I currently have an algorithm running on CPU, which I want to modify for GPU implementation. The problem statement goes as follows: I have a sequence of polygons and a sequence of vertices extracted from the polygons. Each vertex has its neighbors within the polygon it belong to. The vertices are all adjusted in a loop. In each iteration of the loop, after adjustment, the vertices are checked one by one to avoid overlap. In the current CPU implementation, the vertices are checked sequentially, and if an overlap is identified between this vertex and its next neighbor, some delta is added to the current vertex.
This algorithm is sequential in nature, as processing of each vertex is highly dependent on what has been done before. In my understanding, to replicate this algorithm in parallel on GPU is impossible. Then my next question is, how to modify a sequence of vertices (objects, in general) slightly in parallel so that there is no overlap. Any advice from algorithmic perspective?
I admit I don’t really understand what this algorithm is trying to accomplish. I think this could be an X-Y problem, that is, a description of one particular solution, instead of a description of the task that one is actually trying to accomplish.
Example: X = What is the best way to build a natural gas pipeline from North America to Europe? Y = Task: Move natural gas from North America to Europe. Looking at Y then leads to the solution of using a fleet of LNG tanker ships instead of building a pipeline.
One way of approaching such issues is to identify the name for the class of algorithms the algorithm belongs to, then search on the name plus “GPU”.
How many vertices does one polygon have? Do you have many polygons? Are those vertices just updated once or in 1000s of iterations?
Is it some kind of active contour / snake like algorithm?
Perhaps one thread or one warp processes one polygon. If just one thread, then the algorithm is not different as it is on CPU. The parallelization would come from the sequence of polygons. Or are the polygons (and not only the vertices) sequentially dependent on each other?
More background. In OPC (optical proximity correction), optical mask has to be adjusted so that after propagation of light through mask onto the wafer, the pattern is similar to chip design. Mask geometry has to be updated in rounds of modification to find the optimal boundary condition for light propagation. During adjustment of mask, we have to avoid the situation where two neighboring vertices overlap with each other. Formally speaking, I am seeking a parallel algorithm that does the following: given a sequence s of mathematical objects, what is the optimal way to adjust this sequence so that for any two indices i and j, if i is not equal to j, then s(i) is not equal to s(j).
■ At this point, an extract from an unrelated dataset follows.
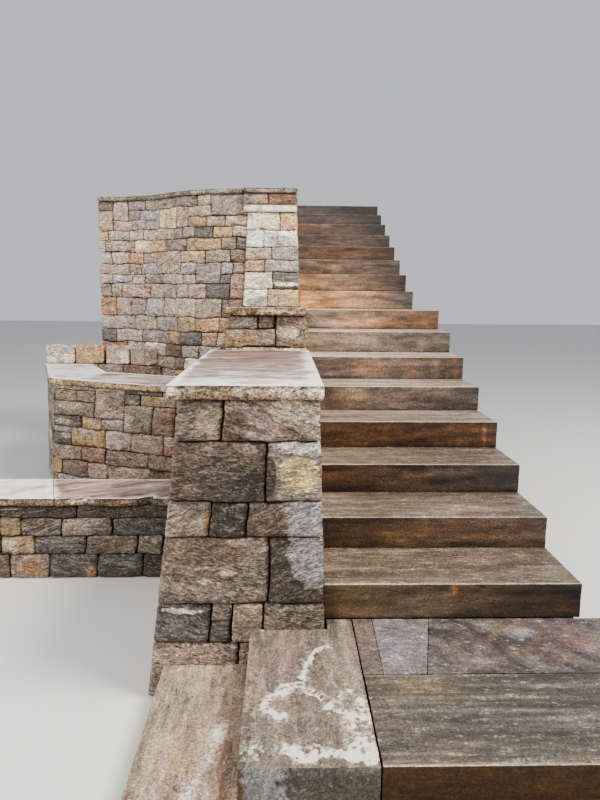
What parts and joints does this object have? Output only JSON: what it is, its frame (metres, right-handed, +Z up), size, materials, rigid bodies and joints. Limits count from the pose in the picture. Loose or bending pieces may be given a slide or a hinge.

Google Scholar returns > 300 hits when I search for “optical proximity correction” + “GPU”. A lot of the newer papers seem to involve machine learning techniques, but there are also > 60 papers that date to before 2014 that do not use ML. Was there nothing useful in these publications applicable to the problem at hand, or at least bits of information that motivate possible oath to a solution?
Why are you in search of a parallel algorithm? I am sure, because of speed. Are there many masks to do in parallel? Many vertices per mask? Or many rounds of modification? Or do you need low latency to fulfill real-time requirements?
If it is many millions of vertices per mask, you should try to find a way to update them in a parallel way. E.g. update each vertix independently and afterwards looking for conflicts and revert those positions to the previous state before the update. And then look again, if reverting produced additional conflicts. Then you can port the parallel algorithm to GPU easier.
It might be something that could be accomplished with a scan operation.
Suppose I represented vertices as 1 elements in a vector, and “empty space” as zero. Let’s declare that vertices are “too close” if they are adjacent, i.e, in the vector we have … 1 1 …
I first do a adjacent-difference type operation to determine if a particular vertex is too close to its neighbor.
Then, in a most basic realization, I do a scan on the output of the adjacent difference, to figure out how much to move each vertex. This will have the side-effect of moving things unnecessarily.
To resolve that, you could adjust your scan to increase value if a move is indicated, and decrease value if a move is not indicated.